Dans la commission des droits et libertés, des membres ont proposé que la Constitution abolisse la peine de mort. D’autres que la peine de mort soit clairement prévue dans son texte. Avec la version retenue par la majorité, la société pourra s’orienter soit vers le maintien soit vers l’abolition de la peine de mort, sans qu’il faille réformer la Constitution.
J’ajoute qu’un tel enjeu nécessite un débat national. Or l’heure est à d’autres questions fondamentales sur le régime que veut se donner la Tunisie.
Les Tunisiens binationaux ne seraient-ils pas pleinement des Tunisiens : un binational ne pourra se porter candidat à la présidence de la République ?
Dans la version actuelle, un binational ne pourra être candidat. Mais certains proposent qu’un Tunisien binational ou multinational puisse se porter candidat s’il s’engage à renoncer à ses autres nationalités, soit au moment de sa candidature, soit au moment de son éventuelle élection. Je sens que la question n’est pas actuellement tranchée ni un sens ni dans l’autre.

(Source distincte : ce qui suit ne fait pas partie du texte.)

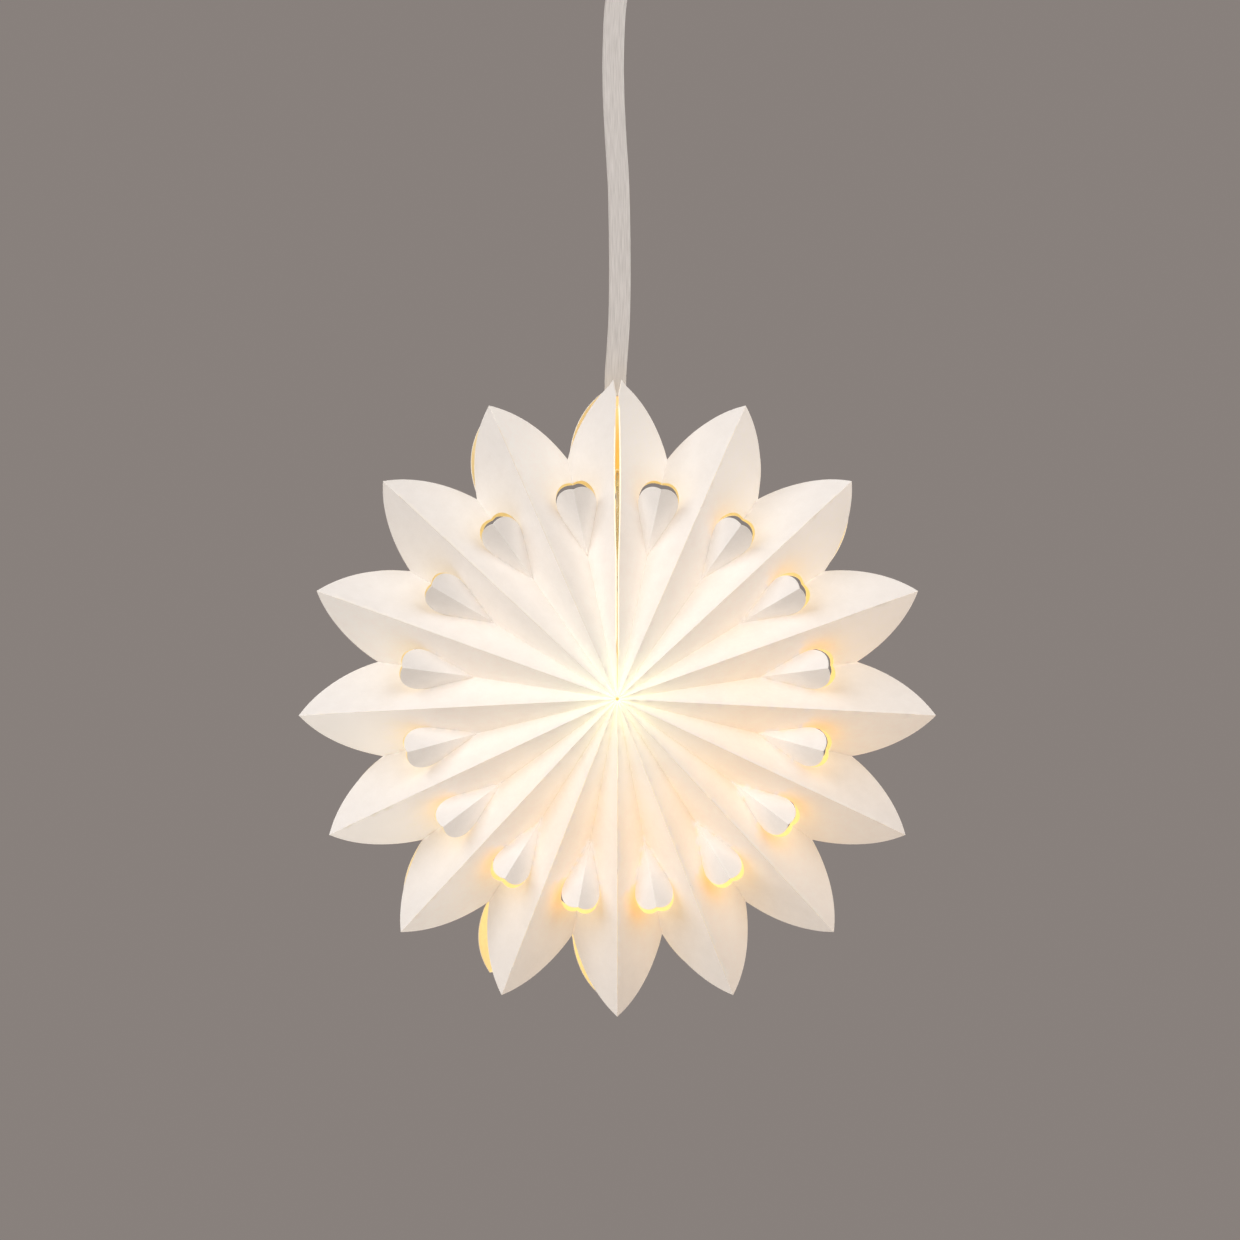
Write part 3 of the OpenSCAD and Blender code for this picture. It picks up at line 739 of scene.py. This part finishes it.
# ---------- the paper star: 14 whole modules each side, and the two split ones beside the seam ----------
for face, side in ((FRONT, "front"), (BACK, "back")):
    for k in range(1, PETALS - 1):
        sheet = Sheet(f"{side}_paper_{k:02d}")
        a, b = Facet(k, k, face), Facet(k, k + 1, face)
        for f, other in ((a, b), (b, a)):
            sheet.facet(f)
            sheet.tongue(f, other)
        if face == BACK:
            sheet.web(k)
        sheet.build(f"{side}_module_{k:02d}", "root")
    for hand, k, seam, inner in (("right", 0, 0, 1), ("left", PETALS - 1, PETALS, PETALS - 1)):
        name = f"{side}_{hand}"
        outer_f, inner_f = Facet(k, seam, face), Facet(k, inner, face)
        fixed = Sheet(name + "_paper_fixed")
        fixed.facet(inner_f)
        if face == BACK:
            fixed.web(k)
        fixed.build(name + "_fixed_panel", "root")
        end = Sheet(name + "_paper_end")
        end.facet(outer_f, seam=True)
        end.build(name + "_end_panel", name + "_panel")
        tin = Sheet(name + "_paper_tongue_inner")
        tin.tongue(inner_f, outer_f)
        tin.build(name + "_tongue_inner", name + "_tongue_in")
        tout = Sheet(name + "_paper_tongue_outer")
        tout.tongue(outer_f, inner_f)
        tout.build(name + "_tongue_outer", name + "_tongue_out")

# ---------- looks of the carried-over CAD nodes ----------
LOOKS = {
    "hanger_card": CARD.mat, "light_hanger": WIRE.mat, "light_case": CASE_MAT,
    "battery_cover": CASE_MAT, "battery_cells": CELL_MAT, "battery_contacts": BRASS.mat,
    "circuit_board": BOARD_MAT, "led": LED.mat, "diffuser_globe": GLOBE.mat,
    "switch_slider": SWITCH_MAT, "front_hook_dot": FUZZ.mat, "front_loop_dot": FUZZ.mat,
    "back_hook_dot": FUZZ.mat, "back_loop_dot": FUZZ.mat}
for name, mat in LOOKS.items():
    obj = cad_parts[name]
    for slot in obj.material_slots:
        slot.material = mat

# ---------- studio ----------
def area(name, place, target, size, energy, colour):
    data = bpy.data.lights.new(name, "AREA")
    data.size = size
    data.energy = energy
    data.color = colour
    obj = bpy.data.objects.new(name, data)
    obj.location = place
    obj.rotation_euler = (Vector(target) - Vector(place)).to_track_quat("-Z", "Y").to_euler()
    scene.collection.objects.link(obj)


CENTRE = (0, 0, STAR_Z * MM)
area("key", (-1.3, -1.2, 0.7), CENTRE, 1.5, 22, (0.98, 0.98, 1.0))
area("fill", (1.1, -1.5, 0.8), CENTRE, 1.5, 18, (1.0, 0.97, 0.95))
area("low", (-0.5, -1.5, -1.1), CENTRE, 1.3, 5, (1.0, 0.90, 0.80))
area("rear", (0.5, 1.5, 0.3), CENTRE, 1.2, 10, (1.0, 0.97, 0.94))

world = bpy.data.worlds.new("world")
scene.world = world
world.use_nodes = True
world.node_tree.nodes["Background"].inputs[0].default_value = (0.33, 0.29, 0.27, 1)
world.node_tree.nodes["Background"].inputs[1].default_value = 0.75

bpy.ops.mesh.primitive_plane_add(size=3.6, location=(0, 0, -1.45))
floor = bpy.context.object
floor.name = "floor"
floor_mat = moulded("floor", (0.78, 0.76, 0.73), 0.8, 200).mat
floor.data.materials.append(floor_mat)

L’Assemblée Nationale Constituante a adopté en décembre un projet de loi qui instaure une nouvelle Instance chargée d’organiser les prochaines élections. Cette loi est fortement décriée car elle porte atteinte à l’indépendance de cette Instance appelée l’ISIE (Instance Supérieure pour l’Indépendance des Élections) en la soumettant largement au gouvernement. Or l’avant-projet de Constitution instaure une telle Instance en garantissant constitutionnellement son indépendance, notamment financière. La loi récemment votée serait-elle potentiellement inconstitutionnelle ?
Si nous constatons que la loi actuelle contrevient au texte constitutionnel qui sera finalement adopté, il faudra la réviser.
Le projet final de Constitution sera-t-il soumis à référendum ?et dans quel délai ?
Le référendum est un vote démocratique mais si l’ANC vote à la majorité des deux-tiers la Constitution qui lui sera soumise, au terme d’un si long processus contradictoire et public, le référendum sera inutile et nous considèrerons la Constitution comme adoptée. Nous travaillons sur l’idée du consensus.
Nous espérons que le vote solennel de l’Assemblée nationale constituante aura lieu d’ici la fin du printemps 2013.